start EXTRACTED MATERIAL

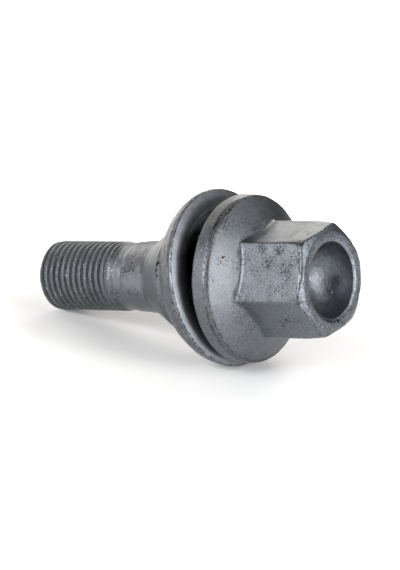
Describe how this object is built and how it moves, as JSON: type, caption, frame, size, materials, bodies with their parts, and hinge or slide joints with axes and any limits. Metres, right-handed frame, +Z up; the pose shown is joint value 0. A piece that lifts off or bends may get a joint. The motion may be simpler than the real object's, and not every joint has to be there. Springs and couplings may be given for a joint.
{
  "type": "wheel bolt",
  "caption": "Hexagon-headed wheel bolt with a dished end, wide flange, loose captive washer, conical seat and plain shank above a fine thread.",
  "frame": {"origin": "on the ground, under the middle of the bounding box", "axes": "+Z up; the bolt's axis lies in the XZ plane with the head towards +X, raised 13.0 degrees from the ground"},
  "size_m": [0.06, 0.0296, 0.0287],
  "materials": {
    "coated_steel": "matt grey zinc-flake coating on forged steel",
    "coated_washer": "matt grey zinc-flake coating on pressed steel"
  },
  "bodies": {
    "bolt": {"bolt": "coated_steel"},
    "washer": {"washer": "coated_washer"}
  },
  "joints": [
    {"name": "washer_spin", "type": "hinge", "parent": "bolt", "child": "washer", "pos_m": [0.00562, 0, 0.01339], "axis": [0.9374, 0, 0.3481], "continuous": true}
  ]
}
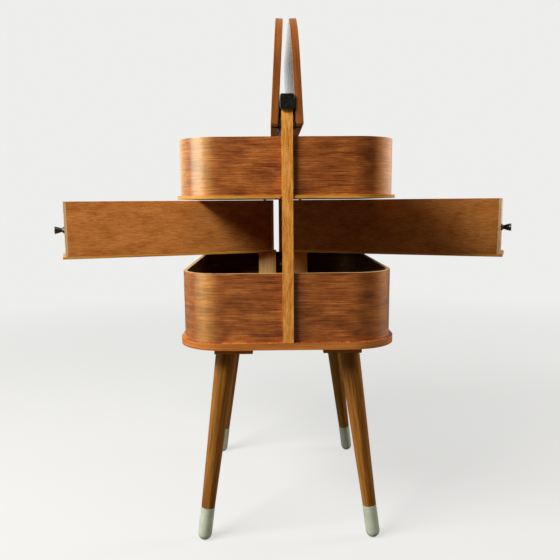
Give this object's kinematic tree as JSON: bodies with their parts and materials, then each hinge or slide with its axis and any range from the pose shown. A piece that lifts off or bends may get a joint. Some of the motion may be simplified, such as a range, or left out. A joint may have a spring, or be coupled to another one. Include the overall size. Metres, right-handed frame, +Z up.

end EXTRACTED MATERIAL

## WHAT YOU ARE ASKED TO DO
Restate the data above word for word.

## TASK SOLUTION
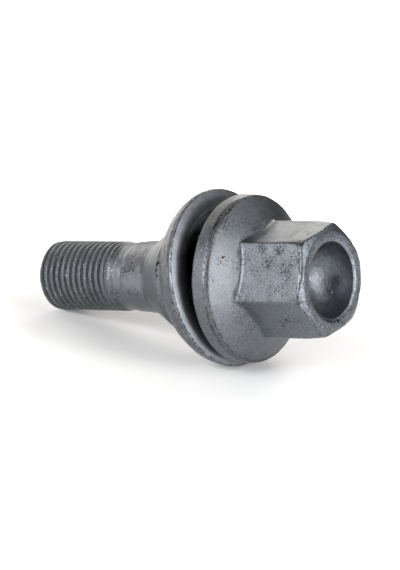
Describe how this object is built and how it moves, as JSON: type, caption, frame, size, materials, bodies with their parts, and hinge or slide joints with axes and any limits. Metres, right-handed frame, +Z up; the pose shown is joint value 0. A piece that lifts off or bends may get a joint. The motion may be simpler than the real object's, and not every joint has to be there. Springs and couplings may be given for a joint.
{
  "type": "wheel bolt",
  "caption": "Hexagon-headed wheel bolt with a dished end, wide flange, loose captive washer, conical seat and plain shank above a fine thread.",
  "frame": {"origin": "on the ground, under the middle of the bounding box", "axes": "+Z up; the bolt's axis lies in the XZ plane with the head towards +X, raised 13.0 degrees from the ground"},
  "size_m": [0.06, 0.0296, 0.0287],
  "materials": {
    "coated_steel": "matt grey zinc-flake coating on forged steel",
    "coated_washer": "matt grey zinc-flake coating on pressed steel"
  },
  "bodies": {
    "bolt": {"bolt": "coated_steel"},
    "washer": {"washer": "coated_washer"}
  },
  "joints": [
    {"name": "washer_spin", "type": "hinge", "parent": "bolt", "child": "washer", "pos_m": [0.00562, 0, 0.01339], "axis": [0.9374, 0, 0.3481], "continuous": true}
  ]
}
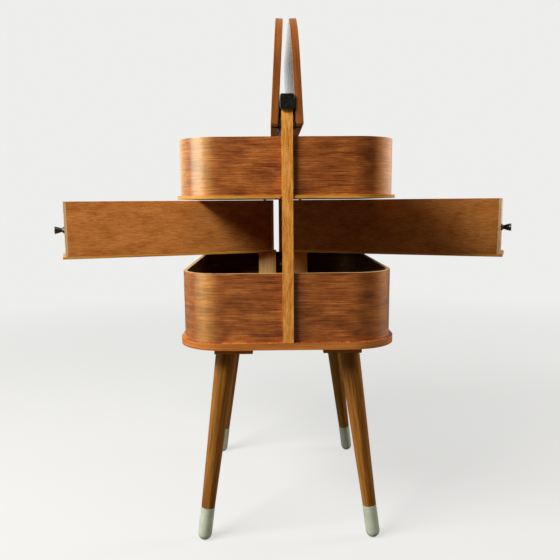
Give this object's kinematic tree as JSON: bodies with their parts and materials, then each hinge or slide with its axis and any range from the pose shown. A piece that lifts off or bends may get a joint. Some of the motion may be simplified, such as a range, or left out. A joint may have a spring, or be coupled to another one. Include the overall size. Metres, right-handed frame, +Z up.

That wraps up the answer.